==== Data lines ====
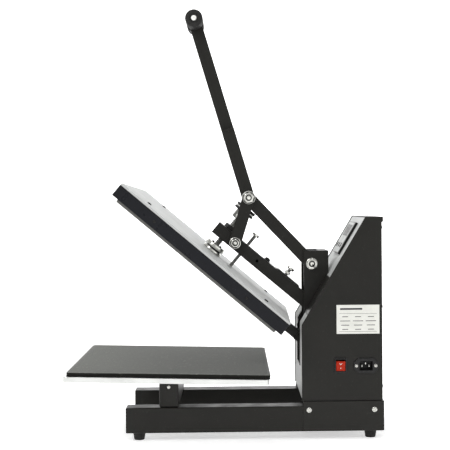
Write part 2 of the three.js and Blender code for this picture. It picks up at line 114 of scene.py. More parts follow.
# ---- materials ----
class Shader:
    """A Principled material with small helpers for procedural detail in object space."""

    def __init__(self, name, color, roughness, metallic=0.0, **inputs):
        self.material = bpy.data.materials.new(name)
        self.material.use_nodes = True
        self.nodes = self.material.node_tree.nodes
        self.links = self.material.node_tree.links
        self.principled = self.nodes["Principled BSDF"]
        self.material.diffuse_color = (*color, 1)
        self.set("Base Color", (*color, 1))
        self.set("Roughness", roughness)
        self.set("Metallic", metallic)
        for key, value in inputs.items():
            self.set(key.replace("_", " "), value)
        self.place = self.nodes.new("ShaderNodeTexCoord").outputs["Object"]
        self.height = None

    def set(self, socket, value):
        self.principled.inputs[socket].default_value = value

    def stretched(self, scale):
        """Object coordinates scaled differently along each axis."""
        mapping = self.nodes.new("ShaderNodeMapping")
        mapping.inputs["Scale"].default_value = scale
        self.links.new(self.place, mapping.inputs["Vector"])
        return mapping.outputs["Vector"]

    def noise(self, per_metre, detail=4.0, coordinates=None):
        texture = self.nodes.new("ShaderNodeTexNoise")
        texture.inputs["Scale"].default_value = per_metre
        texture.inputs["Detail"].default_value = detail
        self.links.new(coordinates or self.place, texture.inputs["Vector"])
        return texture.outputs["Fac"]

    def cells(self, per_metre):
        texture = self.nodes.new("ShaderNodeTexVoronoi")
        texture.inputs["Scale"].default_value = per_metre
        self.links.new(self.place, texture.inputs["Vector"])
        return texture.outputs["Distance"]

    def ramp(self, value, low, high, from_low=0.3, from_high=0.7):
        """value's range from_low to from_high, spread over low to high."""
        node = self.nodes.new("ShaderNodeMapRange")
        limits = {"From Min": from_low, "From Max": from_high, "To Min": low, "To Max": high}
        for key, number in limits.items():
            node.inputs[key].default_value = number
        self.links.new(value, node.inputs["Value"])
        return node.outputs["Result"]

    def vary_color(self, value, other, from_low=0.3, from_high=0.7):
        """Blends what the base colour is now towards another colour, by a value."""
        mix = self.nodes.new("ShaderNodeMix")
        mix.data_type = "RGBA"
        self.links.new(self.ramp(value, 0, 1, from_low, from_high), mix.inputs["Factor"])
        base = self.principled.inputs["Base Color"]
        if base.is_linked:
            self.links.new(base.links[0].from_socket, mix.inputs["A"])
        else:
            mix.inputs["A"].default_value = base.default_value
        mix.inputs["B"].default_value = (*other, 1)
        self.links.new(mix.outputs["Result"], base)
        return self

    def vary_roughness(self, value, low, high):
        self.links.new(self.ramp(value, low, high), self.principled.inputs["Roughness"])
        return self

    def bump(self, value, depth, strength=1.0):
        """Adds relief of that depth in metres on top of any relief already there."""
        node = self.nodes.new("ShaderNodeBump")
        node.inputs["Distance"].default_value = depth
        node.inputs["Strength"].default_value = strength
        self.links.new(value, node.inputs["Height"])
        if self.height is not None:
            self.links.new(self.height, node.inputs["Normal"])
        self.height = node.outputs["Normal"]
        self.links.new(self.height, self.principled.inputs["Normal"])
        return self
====
Task brief: Copy out the whole listing exactly as written.

Correct output:
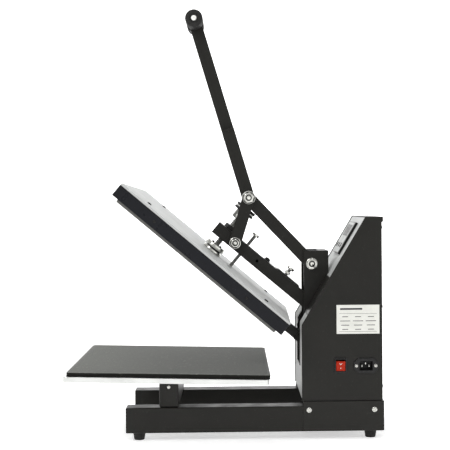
Write part 2 of the three.js and Blender code for this picture. It picks up at line 114 of scene.py. More parts follow.
# ---- materials ----
class Shader:
    """A Principled material with small helpers for procedural detail in object space."""

    def __init__(self, name, color, roughness, metallic=0.0, **inputs):
        self.material = bpy.data.materials.new(name)
        self.material.use_nodes = True
        self.nodes = self.material.node_tree.nodes
        self.links = self.material.node_tree.links
        self.principled = self.nodes["Principled BSDF"]
        self.material.diffuse_color = (*color, 1)
        self.set("Base Color", (*color, 1))
        self.set("Roughness", roughness)
        self.set("Metallic", metallic)
        for key, value in inputs.items():
            self.set(key.replace("_", " "), value)
        self.place = self.nodes.new("ShaderNodeTexCoord").outputs["Object"]
        self.height = None

    def set(self, socket, value):
        self.principled.inputs[socket].default_value = value

    def stretched(self, scale):
        """Object coordinates scaled differently along each axis."""
        mapping = self.nodes.new("ShaderNodeMapping")
        mapping.inputs["Scale"].default_value = scale
        self.links.new(self.place, mapping.inputs["Vector"])
        return mapping.outputs["Vector"]

    def noise(self, per_metre, detail=4.0, coordinates=None):
        texture = self.nodes.new("ShaderNodeTexNoise")
        texture.inputs["Scale"].default_value = per_metre
        texture.inputs["Detail"].default_value = detail
        self.links.new(coordinates or self.place, texture.inputs["Vector"])
        return texture.outputs["Fac"]

    def cells(self, per_metre):
        texture = self.nodes.new("ShaderNodeTexVoronoi")
        texture.inputs["Scale"].default_value = per_metre
        self.links.new(self.place, texture.inputs["Vector"])
        return texture.outputs["Distance"]

    def ramp(self, value, low, high, from_low=0.3, from_high=0.7):
        """value's range from_low to from_high, spread over low to high."""
        node = self.nodes.new("ShaderNodeMapRange")
        limits = {"From Min": from_low, "From Max": from_high, "To Min": low, "To Max": high}
        for key, number in limits.items():
            node.inputs[key].default_value = number
        self.links.new(value, node.inputs["Value"])
        return node.outputs["Result"]

    def vary_color(self, value, other, from_low=0.3, from_high=0.7):
        """Blends what the base colour is now towards another colour, by a value."""
        mix = self.nodes.new("ShaderNodeMix")
        mix.data_type = "RGBA"
        self.links.new(self.ramp(value, 0, 1, from_low, from_high), mix.inputs["Factor"])
        base = self.principled.inputs["Base Color"]
        if base.is_linked:
            self.links.new(base.links[0].from_socket, mix.inputs["A"])
        else:
            mix.inputs["A"].default_value = base.default_value
        mix.inputs["B"].default_value = (*other, 1)
        self.links.new(mix.outputs["Result"], base)
        return self

    def vary_roughness(self, value, low, high):
        self.links.new(self.ramp(value, low, high), self.principled.inputs["Roughness"])
        return self

    def bump(self, value, depth, strength=1.0):
        """Adds relief of that depth in metres on top of any relief already there."""
        node = self.nodes.new("ShaderNodeBump")
        node.inputs["Distance"].default_value = depth
        node.inputs["Strength"].default_value = strength
        self.links.new(value, node.inputs["Height"])
        if self.height is not None:
            self.links.new(self.height, node.inputs["Normal"])
        self.height = node.outputs["Normal"]
        self.links.new(self.height, self.principled.inputs["Normal"])
        return self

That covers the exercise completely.